— START —

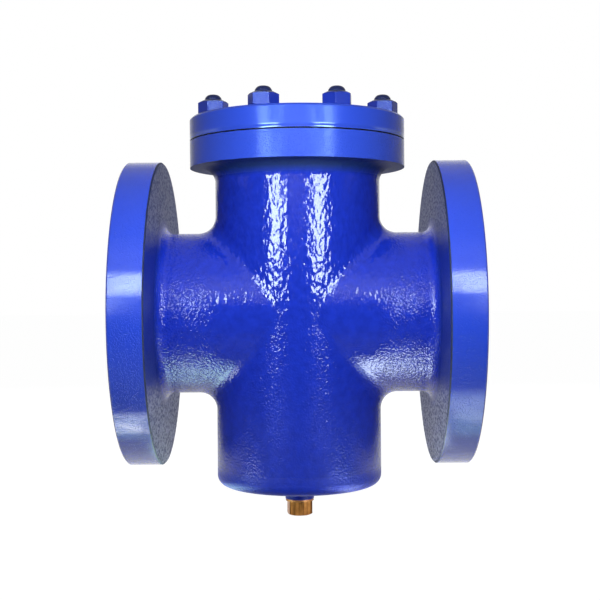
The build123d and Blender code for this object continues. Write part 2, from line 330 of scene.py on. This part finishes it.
def body_relief(g, area):
    """The casting's height in millimetres."""
    z, off = area.z, area.off
    # Deepest where the necks' tops run into the pot's front.
    corner = g.step(g.math("ABSOLUTE", g.minus(z, off)), 0.014, 0.005)
    corner = g.product(corner, g.step(z, 0.0, 0.01))
    upper_pot = g.product(g.step(off, 0.070, 0.050), g.step(z, -0.01, 0.01))
    lower_sides = g.product(g.step(z, -0.015, -0.050), g.step(off, 0.012, 0.032))
    pot_depth = g.blend(lower_sides, 0.16, 0.32)
    neck_depth = g.blend(g.step(z, -0.005, -0.025), 0.46, 0.7)
    small_depth = g.blend(g.step(off, 0.050, 0.064), pot_depth, neck_depth)
    pits = g.step(g.noise(900, detail=1.0), 0.40, 0.44)
    smooth = g.math("MULTIPLY_ADD", g.noise(1500, detail=2.0), 0.026, g.product(pits, 0.11))
    cut = g.turned(g.blend(area.top_face, area.pipe_r, area.pot_r), LATHE_PITCH)
    return g.layers(
        g.blend,
        cast_height(g, upper_pot, corner, small_depth),
        (g.most(area.rim, area.top_rim), smooth),
        (area.machined, g.product(cut, 0.008)),
    )


def body_roughness(g, area):
    return g.layers(
        g.blend,
        g.blend(g.step(area.z, -0.03, -0.08), 0.11, 0.24),
        (area.foot, 0.4),
        (area.collar, 0.4),
        (area.lip, 0.6),
        (area.dusted, 0.65),
        (area.top_rim, 0.2),
        (area.rim, 0.13),
        (area.rim_edge, 0.6),
        (area.bare, g.blend(area.machined, 0.75, MACHINED_ROUGHNESS)),
    )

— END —

• [Directions]: Quote the listing in full, please, keeping every line exact.

• [Exercise response]:
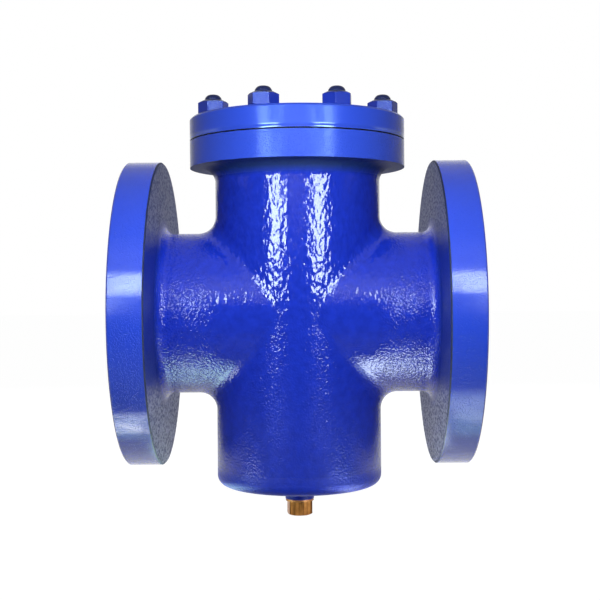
The build123d and Blender code for this object continues. Write part 2, from line 330 of scene.py on. This part finishes it.
def body_relief(g, area):
    """The casting's height in millimetres."""
    z, off = area.z, area.off
    # Deepest where the necks' tops run into the pot's front.
    corner = g.step(g.math("ABSOLUTE", g.minus(z, off)), 0.014, 0.005)
    corner = g.product(corner, g.step(z, 0.0, 0.01))
    upper_pot = g.product(g.step(off, 0.070, 0.050), g.step(z, -0.01, 0.01))
    lower_sides = g.product(g.step(z, -0.015, -0.050), g.step(off, 0.012, 0.032))
    pot_depth = g.blend(lower_sides, 0.16, 0.32)
    neck_depth = g.blend(g.step(z, -0.005, -0.025), 0.46, 0.7)
    small_depth = g.blend(g.step(off, 0.050, 0.064), pot_depth, neck_depth)
    pits = g.step(g.noise(900, detail=1.0), 0.40, 0.44)
    smooth = g.math("MULTIPLY_ADD", g.noise(1500, detail=2.0), 0.026, g.product(pits, 0.11))
    cut = g.turned(g.blend(area.top_face, area.pipe_r, area.pot_r), LATHE_PITCH)
    return g.layers(
        g.blend,
        cast_height(g, upper_pot, corner, small_depth),
        (g.most(area.rim, area.top_rim), smooth),
        (area.machined, g.product(cut, 0.008)),
    )


def body_roughness(g, area):
    return g.layers(
        g.blend,
        g.blend(g.step(area.z, -0.03, -0.08), 0.11, 0.24),
        (area.foot, 0.4),
        (area.collar, 0.4),
        (area.lip, 0.6),
        (area.dusted, 0.65),
        (area.top_rim, 0.2),
        (area.rim, 0.13),
        (area.rim_edge, 0.6),
        (area.bare, g.blend(area.machined, 0.75, MACHINED_ROUGHNESS)),
    )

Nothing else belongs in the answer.